“I am Well.”

From the July 10, 1902 issue of the Christian Science Sentinel by

The erring material senses with their lying estimate of what is true, rebel against saying, “I am well,” while still to mortal sense they are holding the field with a false, physical claim of sickness. “Well? forsooth,” they argue, “Well? with aching nerves and stiffened joints and obstructed breath? Well?” But there, just there on that Rock, Truth, while the surging billows of error threaten sure disaster, we must stand. With that declaration of the reality of harmony and the unreality of discord begins the new birth, the awaking consciousness of the dominion of Spirit, God, Life. Lately, in trying to make and have others make this assertion despite all contradictory appearances, John, 1:1, has come to me with new significance: “In the beginning was the Word, and the Word was with God, and the Word was God.” In the beginning, the very beginning, we must speak the word that awakes this new consciousness, the avowal that Life is omnipotent and omnipresent and omni-active, and that man is Life’s reflection. Truly, in the beginning is the word, and the word is with God, with Good, Truth, Love, Life, — and “I am well,” spoken in the midst of the howling of terror and error, is spoken with omnipotence, and the word is with God.

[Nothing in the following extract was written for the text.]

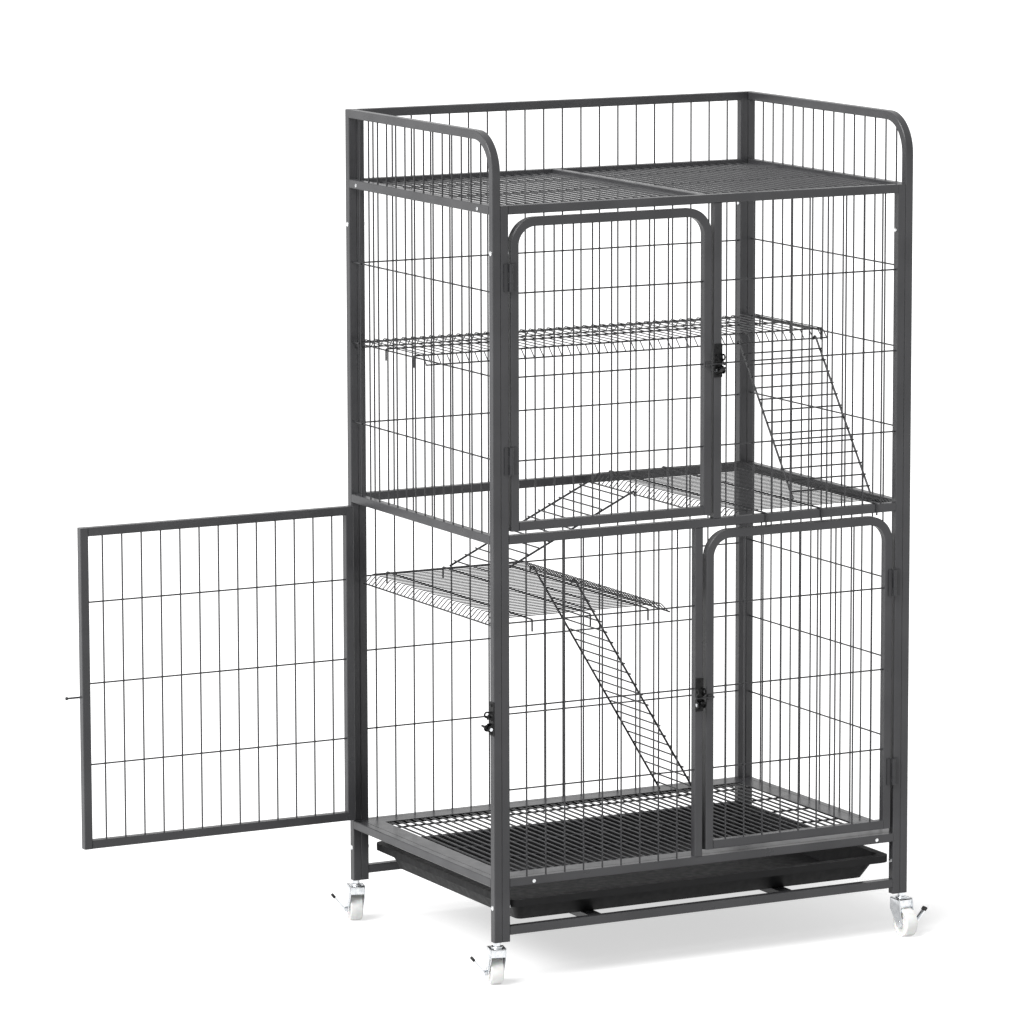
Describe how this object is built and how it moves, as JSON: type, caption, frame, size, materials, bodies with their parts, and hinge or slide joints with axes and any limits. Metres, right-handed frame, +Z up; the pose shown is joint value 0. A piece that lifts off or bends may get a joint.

It is the “Peace, be still” of the Master. And the word is God — Immanuel, God with us. It is the utterance of the eternal fact of God’s ever-presence. It proclaims the perfection of man and establishes health, harmony. — S.

A note on this article

The following was found in Gilbert Carpenter’s Preface of
Instruction in Metaphysics by Dr. Alfred E. Baker

Many were the interesting things that I heard from Dr. Baker’s lips. For instance, he related that when Mary E. Speakman was made Assistant Editor of the Christian Science Sentinel, thereafter, when the postman left the Sentinel at Mrs. Eddy’s door, she invariably opened it to Miss Speak­man’s article and read that first of all. The one that she liked best of Miss Speakman’s editorials was the one called, “I am Well” in the issue for July 10, 1902. This editorial is worth reading to show how its incisive quality appealed to Mrs. Eddy. It asks no questions of error, but obliterates its so-called affirmative with the affirmative of Truth, without quibbling or parleying.